Mr. Berry said he did not consider it appropriate to discuss why the company did not want to continue working under FEMA. But he had high praise for the state, which reached out to Kenyon after the company notified FEMA on Sunday that it would not accept a contract. 

"I can't say enough about the Louisiana state people," Mr. Berry said. "They heard our problems, and they simply fixed them. It's beautiful to see a general sitting there from the National Guard saying, 'I can do that,' and it's done."

In an effort to explain why Kenyon may have walked away from a federal contract, a senior official from the Department of Homeland Security, who would not allow his name to be used because the department had already issued an official statement, said Tuesday that the state's proposed contract was "less detailed than the plan we were negotiating" and had four provisions compared with nine that FEMA had wanted.

For example, the official said the federal proposal would have required that the Kenyon employees have specialized training and use personal protective gear and have appropriate security, provisions that the federal official said were not included in the state contract.
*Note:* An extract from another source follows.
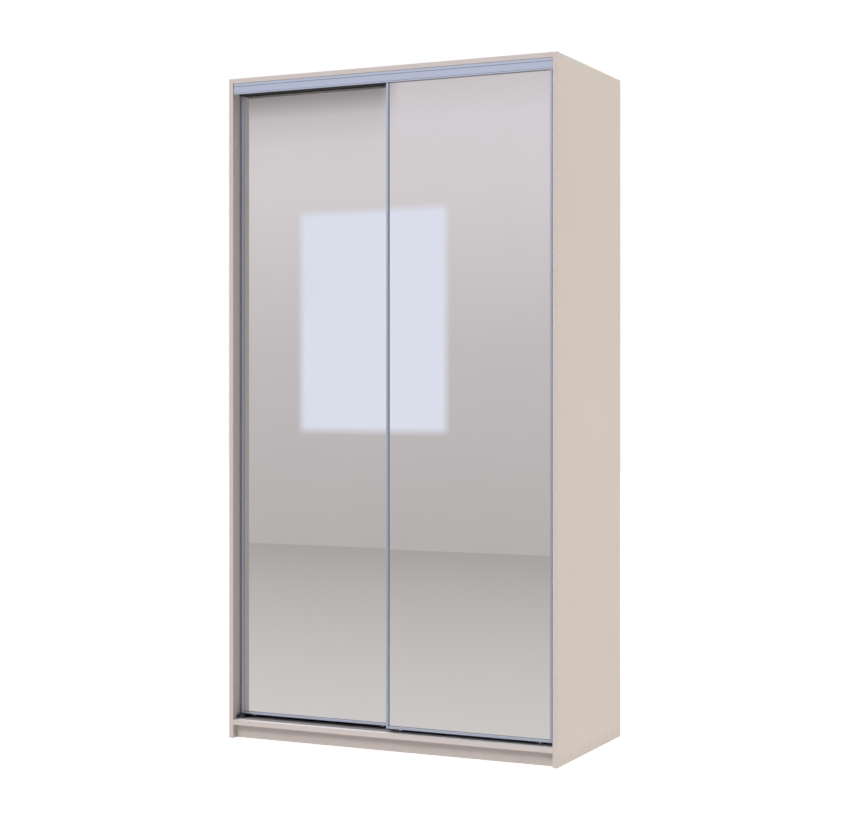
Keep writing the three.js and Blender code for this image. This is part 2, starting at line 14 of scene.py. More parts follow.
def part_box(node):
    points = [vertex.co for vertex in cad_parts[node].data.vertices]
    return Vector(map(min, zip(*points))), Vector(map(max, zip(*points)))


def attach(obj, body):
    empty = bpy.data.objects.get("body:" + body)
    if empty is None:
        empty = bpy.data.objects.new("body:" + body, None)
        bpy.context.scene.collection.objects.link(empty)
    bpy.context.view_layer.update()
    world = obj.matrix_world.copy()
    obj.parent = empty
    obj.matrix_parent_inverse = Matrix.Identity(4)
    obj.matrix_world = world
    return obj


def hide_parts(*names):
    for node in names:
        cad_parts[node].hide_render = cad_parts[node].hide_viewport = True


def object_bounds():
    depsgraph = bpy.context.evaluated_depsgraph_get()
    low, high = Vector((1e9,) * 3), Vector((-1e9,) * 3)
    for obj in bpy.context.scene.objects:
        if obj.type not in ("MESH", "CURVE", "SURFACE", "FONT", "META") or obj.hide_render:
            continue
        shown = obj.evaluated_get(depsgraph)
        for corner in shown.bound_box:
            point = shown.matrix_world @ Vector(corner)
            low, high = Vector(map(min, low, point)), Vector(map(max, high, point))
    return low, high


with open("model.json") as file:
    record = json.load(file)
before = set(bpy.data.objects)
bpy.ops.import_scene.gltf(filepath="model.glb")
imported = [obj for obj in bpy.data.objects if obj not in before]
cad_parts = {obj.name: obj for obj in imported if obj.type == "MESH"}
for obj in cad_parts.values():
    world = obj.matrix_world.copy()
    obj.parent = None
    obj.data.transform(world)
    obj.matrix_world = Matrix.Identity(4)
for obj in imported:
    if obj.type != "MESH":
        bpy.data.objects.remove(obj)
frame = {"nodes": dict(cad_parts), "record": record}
cad_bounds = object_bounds()
NODES = frame["nodes"]

MM = 0.001
FRONT = cad_bounds[0].y
INNER_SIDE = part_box("top_panel")[1].x
DOORS = ("left_door", "right_door")
ENDS = ("left", "right")
dice = random.Random(7)


# ---------------------------------------------------------------- camera
CAMERA_PLACE = (2.680, -5.662, 1.181)
CAMERA_TURN = 25.34
SENSOR_MM = 36.0
LENS_MM = 77.45
RISE = -0.021


def make_camera():
    data = bpy.data.cameras.new("camera")
    data.sensor_width = SENSOR_MM
    data.lens = LENS_MM
    data.shift_y = RISE
    data.clip_end = 100.0
    camera = bpy.data.objects.new("camera", data)
    camera.location = CAMERA_PLACE
    camera.rotation_euler = (math.pi / 2, 0.0, math.radians(CAMERA_TURN))
    bpy.context.scene.collection.objects.link(camera)
    bpy.context.scene.camera = camera


# ---------------------------------------------------------------- node materials
def shade(color, factor):
    return tuple(min(1.0, c * factor) for c in color)


class Look:
    """A node material, with short calls for the textures that the materials here share."""

    def __init__(self, name, color, roughness, metallic=0.0, **sockets):
        self.material = bpy.data.materials.new(name)
        self.material.use_nodes = True
        self.tree = self.material.node_tree
        self.shader = self.tree.nodes["Principled BSDF"]
        self.material.diffuse_color = (*color, 1.0)
        self.set("Base Color", (*color, 1.0))
        self.set("Roughness", roughness)
        self.set("Metallic", metallic)
        for socket, value in sockets.items():
            self.set(socket.replace("_", " "), value)
        self.coords = self.add("ShaderNodeTexCoord").outputs["Object"]

    def set(self, socket, value):
        self.shader.inputs[socket].default_value = value

    def to(self, socket, value):
        self.feed(self.shader.inputs[socket], value)

    def add(self, kind, **inputs):
        node = self.tree.nodes.new(kind)
        for key, value in inputs.items():
            self.feed(node.inputs[key.replace("_", " ")], value)
        return node

    def feed(self, socket, value):
        if isinstance(value, bpy.types.NodeSocket):
            self.tree.links.new(value, socket)
        else:
            socket.default_value = value

    def stretched(self, scale):
        return self.add("ShaderNodeMapping", Vector=self.coords, Scale=scale).outputs["Vector"]

    def noise(self, scale, detail=2.0, vector=None, roughness=0.5):
        place = vector or self.coords
        node = self.add("ShaderNodeTexNoise", Vector=place, Scale=scale, Detail=detail, Roughness=roughness)
        return node.outputs["Fac"]

    def cells(self, scale):
        return self.add("ShaderNodeTexVoronoi", Vector=self.coords, Scale=scale).outputs["Color"]

    def spread(self, value, low, high, start=0.0, end=1.0):
        """Maps value from start..end to low..high, and holds it at both ends."""
        node = self.add("ShaderNodeMapRange", Value=value)
        for key, number in (("From Min", start), ("From Max", end), ("To Min", low), ("To Max", high)):
            node.inputs[key].default_value = number
        return node.outputs["Result"]

    def math(self, operation, a, b=0.0):
        node = self.tree.nodes.new("ShaderNodeMath")
        node.operation = operation
        self.feed(node.inputs[0], a)
        self.feed(node.inputs[1], b)
        return node.outputs["Value"]

    def axis(self, letter):
        return self.add("ShaderNodeSeparateXYZ", Vector=self.coords).outputs[letter]

    def facing(self, letter):
        """How far the surface faces the positive direction of an axis."""
        normal = self.add("ShaderNodeNewGeometry").outputs["Normal"]
        return self.add("ShaderNodeSeparateXYZ", Vector=normal).outputs[letter]

    def near(self, value, middle, half, fade):
        """1 where value is within half of middle, and 0 beyond a narrow fade."""
        away = self.math("ABSOLUTE", self.math("SUBTRACT", value, middle))
        return self.spread(away, 1.0, 0.0, half, half + fade)

    def blend(self, factor, first, second):
        node = self.tree.nodes.new("ShaderNodeMix")
        node.data_type = "RGBA"
        for index, value in ((0, factor), (6, first), (7, second)):
            if isinstance(value, tuple) and len(value) == 3:
                value = (*value, 1.0)
            self.feed(node.inputs[index], value)
        return node.outputs[2]

    def bump(self, height, strength, distance):
        node = self.add("ShaderNodeBump", Height=height, Strength=strength, Distance=distance)
        self.to("Normal", node.outputs["Normal"])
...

Mr. Berry declined to respond, except to say that the company had 76 years of experience in disasters. It was hired in the aftermath of Sept. 11, 2001, and last year's tsunami. "We will let our record speak for itself," he said.
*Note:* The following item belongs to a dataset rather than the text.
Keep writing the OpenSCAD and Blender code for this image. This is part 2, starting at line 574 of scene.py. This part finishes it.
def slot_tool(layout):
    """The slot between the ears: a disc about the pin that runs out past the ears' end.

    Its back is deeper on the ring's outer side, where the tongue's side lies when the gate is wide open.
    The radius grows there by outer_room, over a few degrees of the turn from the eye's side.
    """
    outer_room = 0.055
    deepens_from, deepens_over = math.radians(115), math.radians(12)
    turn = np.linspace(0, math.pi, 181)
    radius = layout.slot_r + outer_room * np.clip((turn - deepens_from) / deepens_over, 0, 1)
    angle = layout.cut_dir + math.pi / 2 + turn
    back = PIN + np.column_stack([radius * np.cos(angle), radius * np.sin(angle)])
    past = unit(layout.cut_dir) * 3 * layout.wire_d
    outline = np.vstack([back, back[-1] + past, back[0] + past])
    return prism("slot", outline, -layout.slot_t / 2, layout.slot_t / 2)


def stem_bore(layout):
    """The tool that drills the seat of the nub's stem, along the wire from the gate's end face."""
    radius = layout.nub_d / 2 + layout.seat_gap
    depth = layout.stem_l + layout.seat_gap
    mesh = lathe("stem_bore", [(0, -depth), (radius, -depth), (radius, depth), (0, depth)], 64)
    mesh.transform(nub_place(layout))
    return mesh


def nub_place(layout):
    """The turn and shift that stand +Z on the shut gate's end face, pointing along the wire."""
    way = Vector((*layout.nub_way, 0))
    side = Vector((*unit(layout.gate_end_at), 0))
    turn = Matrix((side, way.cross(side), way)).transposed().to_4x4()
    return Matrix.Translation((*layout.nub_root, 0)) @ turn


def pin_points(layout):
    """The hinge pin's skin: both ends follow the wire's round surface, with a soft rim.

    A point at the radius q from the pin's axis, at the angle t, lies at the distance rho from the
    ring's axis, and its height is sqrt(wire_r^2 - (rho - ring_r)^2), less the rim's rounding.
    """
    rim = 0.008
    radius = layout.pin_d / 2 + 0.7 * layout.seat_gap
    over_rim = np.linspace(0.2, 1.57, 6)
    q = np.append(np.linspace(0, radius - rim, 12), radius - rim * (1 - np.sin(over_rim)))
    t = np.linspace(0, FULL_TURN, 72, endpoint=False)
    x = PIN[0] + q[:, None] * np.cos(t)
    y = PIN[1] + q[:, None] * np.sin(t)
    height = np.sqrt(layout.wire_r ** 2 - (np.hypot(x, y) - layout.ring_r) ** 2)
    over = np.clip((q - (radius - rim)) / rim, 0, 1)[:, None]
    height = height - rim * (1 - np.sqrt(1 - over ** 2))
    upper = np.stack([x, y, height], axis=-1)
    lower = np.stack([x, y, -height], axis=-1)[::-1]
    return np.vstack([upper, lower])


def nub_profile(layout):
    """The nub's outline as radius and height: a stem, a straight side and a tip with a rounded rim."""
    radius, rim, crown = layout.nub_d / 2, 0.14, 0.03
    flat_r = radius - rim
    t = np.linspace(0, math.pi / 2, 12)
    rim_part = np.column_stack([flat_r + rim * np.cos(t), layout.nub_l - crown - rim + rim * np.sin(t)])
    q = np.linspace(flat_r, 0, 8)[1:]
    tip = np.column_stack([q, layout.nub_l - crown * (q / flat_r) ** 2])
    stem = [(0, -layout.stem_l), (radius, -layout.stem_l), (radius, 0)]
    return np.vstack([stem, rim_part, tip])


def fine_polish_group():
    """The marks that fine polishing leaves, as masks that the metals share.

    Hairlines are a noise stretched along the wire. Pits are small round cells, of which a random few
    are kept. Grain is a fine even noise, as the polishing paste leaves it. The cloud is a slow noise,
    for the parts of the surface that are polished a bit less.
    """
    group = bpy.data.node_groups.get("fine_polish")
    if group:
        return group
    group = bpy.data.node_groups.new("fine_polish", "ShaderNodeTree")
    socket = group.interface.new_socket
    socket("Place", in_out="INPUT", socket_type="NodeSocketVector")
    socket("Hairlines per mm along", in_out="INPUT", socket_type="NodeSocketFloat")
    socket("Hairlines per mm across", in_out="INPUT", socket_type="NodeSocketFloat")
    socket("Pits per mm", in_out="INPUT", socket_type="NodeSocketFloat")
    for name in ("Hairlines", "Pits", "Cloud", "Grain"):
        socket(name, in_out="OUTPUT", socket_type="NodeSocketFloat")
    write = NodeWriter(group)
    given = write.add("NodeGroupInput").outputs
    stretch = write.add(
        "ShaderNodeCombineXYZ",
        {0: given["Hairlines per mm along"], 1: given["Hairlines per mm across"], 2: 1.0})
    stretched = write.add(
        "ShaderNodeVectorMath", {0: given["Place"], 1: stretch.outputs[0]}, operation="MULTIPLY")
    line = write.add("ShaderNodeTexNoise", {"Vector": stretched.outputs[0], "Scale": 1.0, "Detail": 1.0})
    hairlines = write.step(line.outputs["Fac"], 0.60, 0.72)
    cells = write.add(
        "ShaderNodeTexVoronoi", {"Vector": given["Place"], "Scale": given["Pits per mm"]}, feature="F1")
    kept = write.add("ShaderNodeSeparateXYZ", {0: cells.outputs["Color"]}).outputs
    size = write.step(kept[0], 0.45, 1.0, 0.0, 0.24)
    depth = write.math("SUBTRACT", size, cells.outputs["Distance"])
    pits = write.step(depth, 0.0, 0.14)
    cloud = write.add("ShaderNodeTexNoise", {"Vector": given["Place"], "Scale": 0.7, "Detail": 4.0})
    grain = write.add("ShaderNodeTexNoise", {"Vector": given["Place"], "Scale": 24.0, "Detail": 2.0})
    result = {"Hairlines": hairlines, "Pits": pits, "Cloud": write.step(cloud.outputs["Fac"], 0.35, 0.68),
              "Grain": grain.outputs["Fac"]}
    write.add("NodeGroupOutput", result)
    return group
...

Kenyon - a unit of Service Corporation International, a giant funeral company - operates worldwide and handled preservation of remains after the World Trade Center attacks and the cleanup of mass graves in Iraq under government contracts. The company, which is based in Houston, has contributed heavily to President Bush's campaigns. The chairman and founder of the company is Robert L. Waltrip, a longtime friend of the Bush family and a trustee of the George Bush Presidential Library Foundation.

In New Orleans, anger over the slow collection of bodies, which officials say has been hampered by floodwater and debris, still smoldered. Dr. Brobson Lutz, a former health director for the City of New Orleans, led an impromptu and morbid tour on Tuesday that he said reflected the extent to which those who perished had been neglected.
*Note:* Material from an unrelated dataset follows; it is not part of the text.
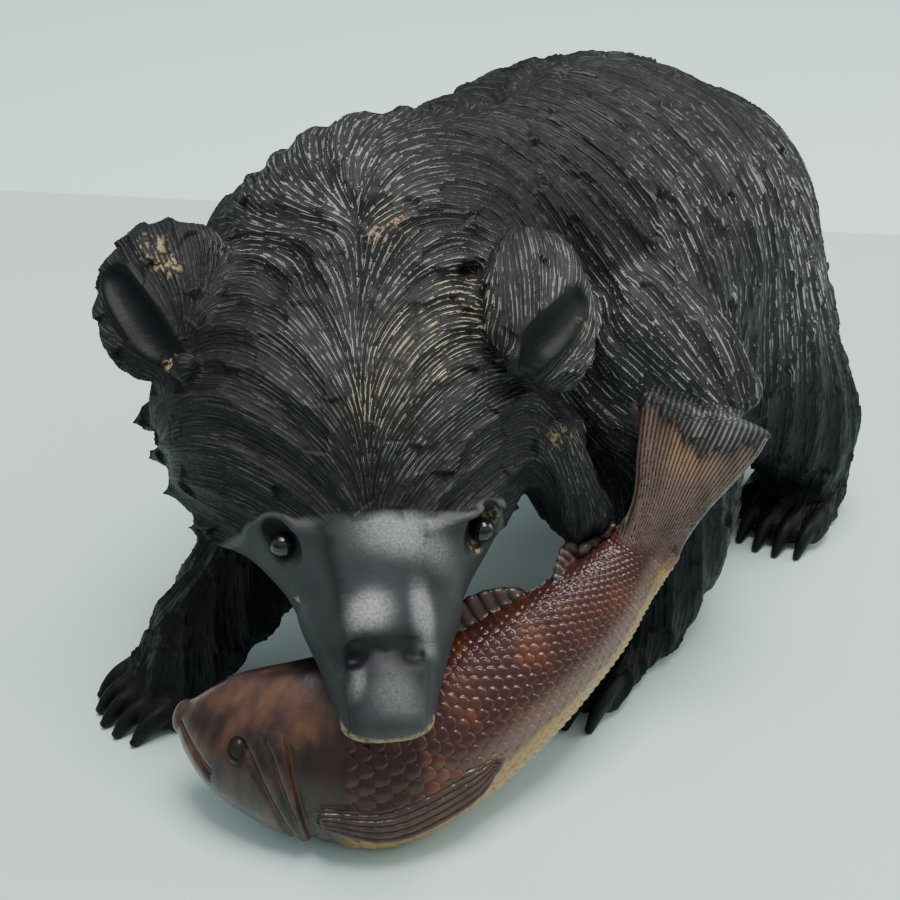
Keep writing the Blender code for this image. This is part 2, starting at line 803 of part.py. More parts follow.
def trace_strokes(surface, lies, pitches, roots, seed):
    """Evenly spaced gouge strokes that follow the hair, as rows of (place, direction, pitch).

    A stroke starts where no other is near and ends at its length or close to a neighbour.
    """
    cells = {}
    widest = max(pitches)
    chance = random.Random(seed)

    def crowded(place, own, limit):
        i, j, k = (int(c // widest) for c in place)
        for x in (i - 1, i, i + 1):
            for y in (j - 1, j, j + 1):
                for z in (k - 1, k, k + 1):
                    for other, number in cells.get((x, y, z), ()):
                        if number != own and (other - place).length_squared < limit:
                            return True
        return False

    traced = []
    for number, root in enumerate(roots):
        place, normal, face, _ = surface.find_nearest(root)
        pitch = pitches[face]
        if crowded(place, number, (0.85 * pitch) ** 2):
            continue
        step = 0.5 * pitch
        for i in range(int(STROKE_LENGTH * chance.uniform(1.2, 2.6))):
            ahead = lies[face]
            if ahead is None or i and crowded(place, number, (0.5 * pitch) ** 2):
                break
            ahead = ahead - normal * ahead.dot(normal)
            if ahead.length < 0.1:
                break
            ahead.normalize()
            traced.append((place, ahead, pitch))
            key = tuple(int(c // widest) for c in place)
            cells.setdefault(key, []).append((place, number))
            place, normal, face, _ = surface.find_nearest(place + ahead * step)
    return traced


def gouged(points, strokes):
    """How high each point stands between strokes: 0 in the bed of a gouge cut, 1 on a ridge."""
    tree = kdtree.KDTree(len(strokes))
    for i, stroke in enumerate(strokes):
        tree.insert(stroke[0], i)
    tree.balance()
    found = [strokes[tree.find(point)[1]] for point in points]
    away = points - np.array([place for place, _, _ in found])
    ways = np.array([way for _, way, _ in found])
    pitches = np.array([pitch for _, _, pitch in found])
    away -= (away * ways).sum(1)[:, None] * ways
    return np.clip(np.linalg.norm(away, axis=1) / (0.5 * pitches), 0, 1) ** 2


def trace_locks(mesh):
    """Broad gouge strokes along the lie of the fur, over the whole blank."""
    points = coordinates(mesh)
    fur = share_of_fur(points)
    surface = bvhtree.BVHTree.FromPolygons(
        points.tolist(), [tuple(face.vertices) for face in mesh.polygons]
    )
    ways = lie_of_fur(points)
    corners = [face.vertices[0] for face in mesh.polygons]
    lies = [Vector(ways[i]) if fur[i] > 0.2 else None for i in corners]
    order = np.random.default_rng(SEED).permutation(np.flatnonzero(fur > 0.5))
    roots = [Vector(points[i]) for i in order]
    return trace_strokes(surface, lies, [LOCK_PITCH] * len(lies), roots, SEED)


def carve_locks(mesh, strokes):
    """Presses the broad strokes into the blank."""
    points = coordinates(mesh)
    height = share_of_fur(points) * (gouged(points, strokes) - 0.6)
    points = points + normals(mesh) * (LOCK_DEPTH * height)[:, None]
    mesh.vertices.foreach_set("co", points.ravel())
    mesh.update()


def refine_salmon(mesh):
    """Smaller faces on the salmon, so that its scales can be cut."""
    form = bmesh.new()
    form.from_mesh(mesh)
    points = coordinates(mesh)
    on_salmon = FISH.distance(points) < 1.5
    edges = [e for e in form.edges if all(on_salmon[v.index] for v in e.verts)]
    bmesh.ops.subdivide_edges(form, edges=edges, cuts=1, use_grid_fill=True)
    bmesh.ops.triangulate(form, faces=form.faces[:])
    form.to_mesh(mesh)
    form.free()


def simplified(block, on_salmon, target):
    """Thins the faces on the salmon, or on the bear alone, down to the target number."""
    mesh = block.data
    chosen = (FISH.distance(coordinates(mesh)) < 1.5) == on_salmon
    group = block.vertex_groups.new(name="thinned")
    for i in np.flatnonzero(chosen):
        group.add([int(i)], 1.0, "REPLACE")
    inside = sum(all(chosen[i] for i in face.vertices) for face in mesh.polygons)
    fewer = block.modifiers.new("fewer faces", "DECIMATE")
    fewer.ratio = (len(mesh.polygons) - inside + target) / len(mesh.polygons)
    fewer.vertex_group = group.name
    apply_modifiers(block)
    block.vertex_groups.clear()


def level_soles(mesh):
    """Planes the soles of the feet and the claw tips off at Z = 0."""
    form = bmesh.new()
    form.from_mesh(mesh)
    everything = form.verts[:] + form.edges[:] + form.faces[:]
    bmesh.ops.bisect_plane(
        form, geom=everything, dist=1e-3, plane_co=(0, 0, 0), plane_no=(0, 0, 1), clear_inner=True
    )
    bmesh.ops.holes_fill(form, edges=[edge for edge in form.edges if edge.is_boundary])
    bmesh.ops.triangulate(form, faces=form.faces[:])
    bmesh.ops.recalc_face_normals(form, faces=form.faces[:])
    form.to_mesh(mesh)
    form.free()


def sphere(name, centre, diameter):
    mesh = bpy.data.meshes.new(name)
    form = bmesh.new()
    bmesh.ops.create_uvsphere(form, u_segments=16, v_segments=10, radius=diameter / 2)
    form.to_mesh(mesh)
    form.free()
    obj = bpy.data.objects.new(name, mesh)
    obj.location = centre
    bpy.context.scene.collection.objects.link(obj)
    return obj


def finish(obj, name, colour, roughness):
    material = bpy.data.materials.new(name)
    material.use_nodes = True
    shader = material.node_tree.nodes["Principled BSDF"]
    shader.inputs["Base Color"].default_value = (*colour, 1)
    shader.inputs["Roughness"].default_value = roughness
    shader.inputs["Metallic"].default_value = 0.0
    obj.data.materials.clear()
    obj.data.materials.append(material)


def set_eye(block, side, name, shift):
    """A glass bead in a round seat cut into the block."""
    centre = (EYES[side] - EYE_OUTWARD * EYE_SINK) * U + shift
    seat = sphere(name + "_seat", centre, EYE_DIAMETER + 2 * EYE_GAP)
    seat.hide_render = True
    seat.display_type = "WIRE"
    cut = block.modifiers.new(name + " seat", "BOOLEAN")
    cut.operation = "DIFFERENCE"
    cut.solver = "EXACT"
    cut.object = seat
    finish(sphere(name, centre, EYE_DIAMETER), "black glass", (0.01, 0.01, 0.012), 0.08)


def main():
    for obj in list(bpy.data.objects):
        bpy.data.objects.remove(obj)
    block = rough_blank(BLANK_VOXEL)
    fit_to_carving(block.data)
    locks = trace_locks(block.data)
    refine_salmon(block.data)
    fit_to_carving(block.data, rounds=2)
    carve_locks(block.data, locks)
    simplified(block, True, SALMON_FACES)
    simplified(block, False, BEAR_FACES)
    level_soles(block.data)
    block.name = "bear_and_salmon"
    block.data.transform(Matrix.Scale(U, 4))
    points = coordinates(block.data)
    shift = -(points.min(0) + points.max(0)) / 2 * [1, 1, 0]
    block.data.transform(Matrix.Translation(shift))
    finish(block, "dark stained wood", (0.035, 0.032, 0.030), 0.5)
    set_eye(block, -1, "bear_eye_right", shift)
    set_eye(block, 1, "bear_eye_left", shift)


if __name__ == "__main__":
    main()
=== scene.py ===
# %% [markdown]
# # A bear carved from one block of wood, with a salmon across its mouth
#
# The real object is a dark stained carving, about the length of a forearm. One block of wood holds
# the bear and its fish; only the two glass eyes are set in afterwards. Everything else that the eye
# reads as fur, scales, claws or nose is the mark of a gouge, a knife or fine sandpaper.
#
# This lesson builds the same thing in the same order as a carver would: first the big masses, then
# the hollows, then the long gouge cuts of the fur, then the stain and the worn edges.

import itertools
import math
import random

import bmesh
import bpy
import numpy as np
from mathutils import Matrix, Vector, bvhtree, kdtree


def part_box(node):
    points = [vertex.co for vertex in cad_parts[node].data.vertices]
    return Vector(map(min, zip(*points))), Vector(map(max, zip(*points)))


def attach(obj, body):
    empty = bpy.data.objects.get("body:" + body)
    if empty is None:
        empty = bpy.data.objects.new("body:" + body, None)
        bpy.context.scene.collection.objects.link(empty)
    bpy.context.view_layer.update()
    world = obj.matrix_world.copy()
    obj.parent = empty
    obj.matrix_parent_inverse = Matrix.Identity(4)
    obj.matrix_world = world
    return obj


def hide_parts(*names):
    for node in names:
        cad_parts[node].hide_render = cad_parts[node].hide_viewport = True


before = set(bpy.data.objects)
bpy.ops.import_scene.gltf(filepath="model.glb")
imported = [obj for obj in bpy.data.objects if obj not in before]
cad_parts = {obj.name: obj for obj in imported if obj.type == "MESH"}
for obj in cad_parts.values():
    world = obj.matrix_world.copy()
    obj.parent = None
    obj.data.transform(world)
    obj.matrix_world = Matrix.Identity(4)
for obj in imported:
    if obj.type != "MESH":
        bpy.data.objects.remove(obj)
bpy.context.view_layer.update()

# %% [markdown]
# ## Units of the drawing
#
# The form is drawn in carver's units, close to a millimetre each, on its own axes: the bear walks
# towards -Y and stands on Z = 0. The head has axes of its own, because it is turned towards the
# bear's left. Keeping the head's tables in head axes means that one angle turns all of it.

# %% Axes of the head
def unit(vector):
    vector = np.asarray(vector, float)
    return vector / np.linalg.norm(vector, axis=-1, keepdims=True)


HEAD_TURN = math.radians(45.5)
HEAD_BASE = np.array([-10.0, 7.0, 0.0])
HEAD_FORWARD = np.array([math.sin(HEAD_TURN), -math.cos(HEAD_TURN), 0.0])
HEAD_LEFT = np.array([math.cos(HEAD_TURN), math.sin(HEAD_TURN), 0.0])
UPRIGHT = np.array([0.0, 0.0, 1.0])
HEAD_UP = 0.6 * HEAD_FORWARD + 0.8 * UPRIGHT
HEAD_AXIS = 0.8 * HEAD_FORWARD - 0.6 * UPRIGHT
EYE_OUTWARD = unit([0.5, -0.6, 0.6])
EYE_SINK = 3.2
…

It included a nursing home on Dauphine Street, where three bodies had stayed until Dr. Brobson had mentioned them on Fox News, and the kitchen area of his own office, where he wiped at blood from the body of Michael Lala, the owner of Old N'Awlins Cookery. 
Mr. Lala had died from heart failure a week after the storm, but the authorities did not respond to requests to pick up the body, Dr. Brobson said, so he stored it in his office for a week until it finally was collected on Tuesday morning.

"FEMA couldn't get the live people out in time and they can't get the dead people out in time," Dr. Brobson said. "They failed the living and the dead."

The residents of St. Rita's did not have to die, Attorney General said, and he warned that other nursing homes that failed to remove residents also faced prosecution. 

Local officials had ordered a mandatory evacuation amid news reports about the approach of the storm, Mr. Foti said. Because St. Rita's was licensed as a Medicaid facility, it had an evacuation plan in place, but it did not use it, he said. 

In addition to the mandatory evacuation order, officials offered to send two buses to the nursing home, but Mr. Foti said the Manganos declined that offer. Also, the owners had an agreement with an ambulance company, signed in April, to provide ambulances to evacuate special-needs patients, but "they were never called," Mr. Foti said.

At least two drowning victims at the home could have been family members who went to the scene or people who took refuge there, he said, adding that the remains were being identified.

James A. Cobb, the lawyer for the Manganos, said that they were not guilty of the charges and that they were unaware a mandatory evacuation order had been issued. Mr. 
Cobb said that if the patients - some on feeding tubes, oxygen and in need of medication - had been put on a bus for 12 hours to evacuate, "people are going to die."

A deputy at the East Baton Rouge jail said the Manganos had posted a bond of $50,000 and were expected to be released.